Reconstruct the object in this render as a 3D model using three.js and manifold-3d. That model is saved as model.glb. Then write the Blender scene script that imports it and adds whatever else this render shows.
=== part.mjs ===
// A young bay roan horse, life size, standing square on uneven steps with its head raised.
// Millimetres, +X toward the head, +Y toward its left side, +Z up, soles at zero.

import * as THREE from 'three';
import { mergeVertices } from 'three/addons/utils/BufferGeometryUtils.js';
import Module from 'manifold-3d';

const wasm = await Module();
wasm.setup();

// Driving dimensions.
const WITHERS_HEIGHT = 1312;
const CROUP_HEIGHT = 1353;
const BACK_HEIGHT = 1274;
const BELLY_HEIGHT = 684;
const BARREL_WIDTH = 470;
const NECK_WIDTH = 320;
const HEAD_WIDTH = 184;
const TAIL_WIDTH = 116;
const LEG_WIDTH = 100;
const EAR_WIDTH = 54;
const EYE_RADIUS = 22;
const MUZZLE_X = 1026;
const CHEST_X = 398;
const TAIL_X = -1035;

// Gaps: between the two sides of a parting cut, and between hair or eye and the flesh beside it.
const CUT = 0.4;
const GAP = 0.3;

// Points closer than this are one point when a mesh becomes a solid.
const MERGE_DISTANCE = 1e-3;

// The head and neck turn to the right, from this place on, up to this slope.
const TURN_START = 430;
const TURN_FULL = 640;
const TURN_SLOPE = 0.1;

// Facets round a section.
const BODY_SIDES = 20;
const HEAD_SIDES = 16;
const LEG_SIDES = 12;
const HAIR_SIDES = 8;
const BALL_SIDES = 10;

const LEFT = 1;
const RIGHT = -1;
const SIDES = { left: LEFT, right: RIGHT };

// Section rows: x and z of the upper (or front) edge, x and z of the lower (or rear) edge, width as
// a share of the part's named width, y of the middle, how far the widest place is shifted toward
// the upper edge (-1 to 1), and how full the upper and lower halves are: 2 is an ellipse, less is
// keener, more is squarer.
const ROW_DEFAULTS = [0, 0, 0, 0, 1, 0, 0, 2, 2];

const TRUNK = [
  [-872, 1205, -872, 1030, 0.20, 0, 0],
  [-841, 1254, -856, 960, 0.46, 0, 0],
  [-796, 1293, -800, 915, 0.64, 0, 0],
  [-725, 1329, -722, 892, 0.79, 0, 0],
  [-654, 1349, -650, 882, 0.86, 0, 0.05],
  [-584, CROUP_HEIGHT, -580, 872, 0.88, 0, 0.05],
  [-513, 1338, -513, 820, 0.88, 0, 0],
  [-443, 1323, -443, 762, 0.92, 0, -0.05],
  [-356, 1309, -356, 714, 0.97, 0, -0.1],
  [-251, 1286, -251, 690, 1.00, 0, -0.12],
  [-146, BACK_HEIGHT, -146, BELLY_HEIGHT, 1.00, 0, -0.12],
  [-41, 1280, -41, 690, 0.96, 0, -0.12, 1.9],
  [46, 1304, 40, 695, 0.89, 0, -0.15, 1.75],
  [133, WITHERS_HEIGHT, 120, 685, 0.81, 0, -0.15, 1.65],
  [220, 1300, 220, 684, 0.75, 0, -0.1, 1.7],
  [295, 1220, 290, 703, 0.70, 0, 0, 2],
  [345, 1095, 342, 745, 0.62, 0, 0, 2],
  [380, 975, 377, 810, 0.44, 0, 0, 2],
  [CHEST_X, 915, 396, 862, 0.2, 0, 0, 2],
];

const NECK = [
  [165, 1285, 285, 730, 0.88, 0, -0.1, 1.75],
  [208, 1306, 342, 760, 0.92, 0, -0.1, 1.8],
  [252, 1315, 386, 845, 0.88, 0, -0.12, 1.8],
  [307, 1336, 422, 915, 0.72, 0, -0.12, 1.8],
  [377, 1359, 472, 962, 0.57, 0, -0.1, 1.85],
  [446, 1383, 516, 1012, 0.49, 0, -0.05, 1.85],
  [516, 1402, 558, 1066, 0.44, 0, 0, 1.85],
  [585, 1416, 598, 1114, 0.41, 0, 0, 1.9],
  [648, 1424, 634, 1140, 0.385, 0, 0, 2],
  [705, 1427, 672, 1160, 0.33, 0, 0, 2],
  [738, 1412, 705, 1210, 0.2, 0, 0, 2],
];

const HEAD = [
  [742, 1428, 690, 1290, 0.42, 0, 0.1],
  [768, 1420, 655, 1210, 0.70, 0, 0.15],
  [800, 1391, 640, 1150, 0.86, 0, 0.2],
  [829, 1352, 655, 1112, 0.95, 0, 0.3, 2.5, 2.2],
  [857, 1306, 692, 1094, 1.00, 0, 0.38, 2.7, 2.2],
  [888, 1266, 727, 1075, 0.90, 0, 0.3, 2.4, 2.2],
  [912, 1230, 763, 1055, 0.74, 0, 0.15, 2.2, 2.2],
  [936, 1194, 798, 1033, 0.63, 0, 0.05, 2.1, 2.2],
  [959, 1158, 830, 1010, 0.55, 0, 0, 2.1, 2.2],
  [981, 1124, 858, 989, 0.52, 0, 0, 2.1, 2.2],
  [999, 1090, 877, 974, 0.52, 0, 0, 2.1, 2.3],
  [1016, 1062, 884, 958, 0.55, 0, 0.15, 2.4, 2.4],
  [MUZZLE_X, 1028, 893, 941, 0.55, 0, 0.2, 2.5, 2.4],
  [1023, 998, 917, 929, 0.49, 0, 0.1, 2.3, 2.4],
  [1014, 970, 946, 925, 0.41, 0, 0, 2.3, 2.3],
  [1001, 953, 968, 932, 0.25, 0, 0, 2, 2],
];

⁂

- Stated problem -
Please write out the material word for word from its first line through the line holding "1, 0, 0, 2, 2];", including both, and no line past it.

- Solution to this task -
Reconstruct the object in this render as a 3D model using three.js and manifold-3d. That model is saved as model.glb. Then write the Blender scene script that imports it and adds whatever else this render shows.
=== part.mjs ===
// A young bay roan horse, life size, standing square on uneven steps with its head raised.
// Millimetres, +X toward the head, +Y toward its left side, +Z up, soles at zero.

import * as THREE from 'three';
import { mergeVertices } from 'three/addons/utils/BufferGeometryUtils.js';
import Module from 'manifold-3d';

const wasm = await Module();
wasm.setup();

// Driving dimensions.
const WITHERS_HEIGHT = 1312;
const CROUP_HEIGHT = 1353;
const BACK_HEIGHT = 1274;
const BELLY_HEIGHT = 684;
const BARREL_WIDTH = 470;
const NECK_WIDTH = 320;
const HEAD_WIDTH = 184;
const TAIL_WIDTH = 116;
const LEG_WIDTH = 100;
const EAR_WIDTH = 54;
const EYE_RADIUS = 22;
const MUZZLE_X = 1026;
const CHEST_X = 398;
const TAIL_X = -1035;

// Gaps: between the two sides of a parting cut, and between hair or eye and the flesh beside it.
const CUT = 0.4;
const GAP = 0.3;

// Points closer than this are one point when a mesh becomes a solid.
const MERGE_DISTANCE = 1e-3;

// The head and neck turn to the right, from this place on, up to this slope.
const TURN_START = 430;
const TURN_FULL = 640;
const TURN_SLOPE = 0.1;

// Facets round a section.
const BODY_SIDES = 20;
const HEAD_SIDES = 16;
const LEG_SIDES = 12;
const HAIR_SIDES = 8;
const BALL_SIDES = 10;

const LEFT = 1;
const RIGHT = -1;
const SIDES = { left: LEFT, right: RIGHT };

// Section rows: x and z of the upper (or front) edge, x and z of the lower (or rear) edge, width as
// a share of the part's named width, y of the middle, how far the widest place is shifted toward
// the upper edge (-1 to 1), and how full the upper and lower halves are: 2 is an ellipse, less is
// keener, more is squarer.
const ROW_DEFAULTS = [0, 0, 0, 0, 1, 0, 0, 2, 2];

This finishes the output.